Soit donc que le jour douteux où ce langage plaçait toutes choses ôtât aux princes l’audace qu’inspirent les situations extrêmes, soit plutôt que leurs tendances naturelles et leur éducation les portassent à reconnaître le droit révolutionnaire et la souveraineté du peuple, toujours est-il qu’ils ne conçurent l’un et l’autre que des pensées d’obéissance et de résignation. Ils quittèrent sans effort apparent le rôle de princes pour parler et agir en citoyens. On vit à plusieurs reprises le duc d’Aumale descendre dans la cour de son palais et communiquer lui-même, sans en rien dissimuler, aux soldats et au peuple les revers de sa famille. Il contenait son émotion, réprimait avec douceur l’enthousiasme qu’inspirait sa conduite et, faisant taire les vivat qui s’adressaient à lui, il demandait qu’à son exemple on ne criât plus que : Vive la France[1] ! Le 5 mars, les deux frères s’embarquèrent avec leurs jeunes femmes et leurs enfants à bord du bateau à vapeur le Solon et firent voile sur Gibraltar, où ils se proposaient d’attendre des nouvelles de Paris. On dit qu’en prenant congé de la foule qui l’accompagnait en pleurant jusqu’au rivage, le prince de Joinville, vivement touche de ces témoignages d’affection, s’écria : « Bientôt, mes amis, vous aurez la guerre. L’Océan et la Méditerranée se couvriront de vaisseaux ennemis. Vous verrez alors arriver à l’improviste un schooner américain commandé par un jeune homme.
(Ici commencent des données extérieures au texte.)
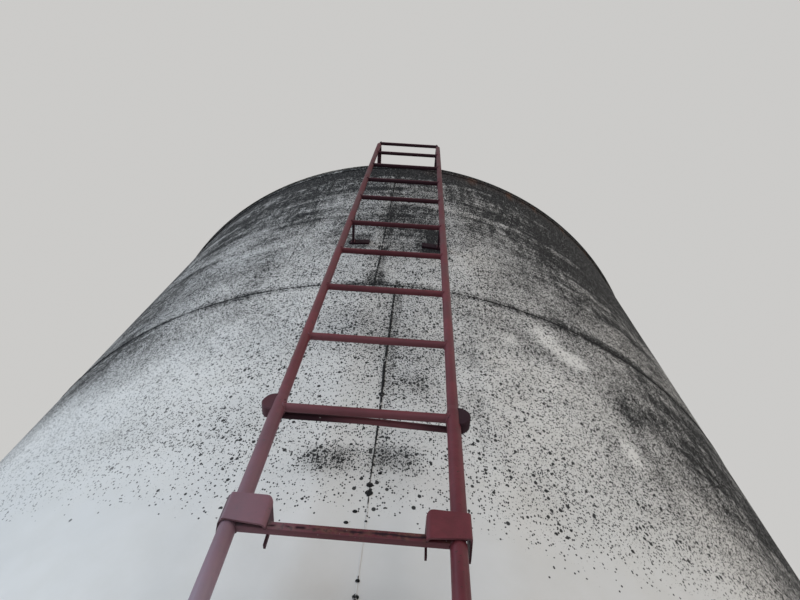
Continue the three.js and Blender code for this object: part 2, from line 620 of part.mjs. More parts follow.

Vous entendrez dire que ce jeune homme est le capitaine Joinville, et vous reconnaîtrez s’il est bon Français aux boulets que lancera son petit navire sur les vaisseaux des ennemis de la France. »

Après le départ des princes, le général Changarnier resta seul chargé du commandement jusqu’à l’arrivée du géné-

  1. Voir aux Documents historiques à la fin du volume, n° 13.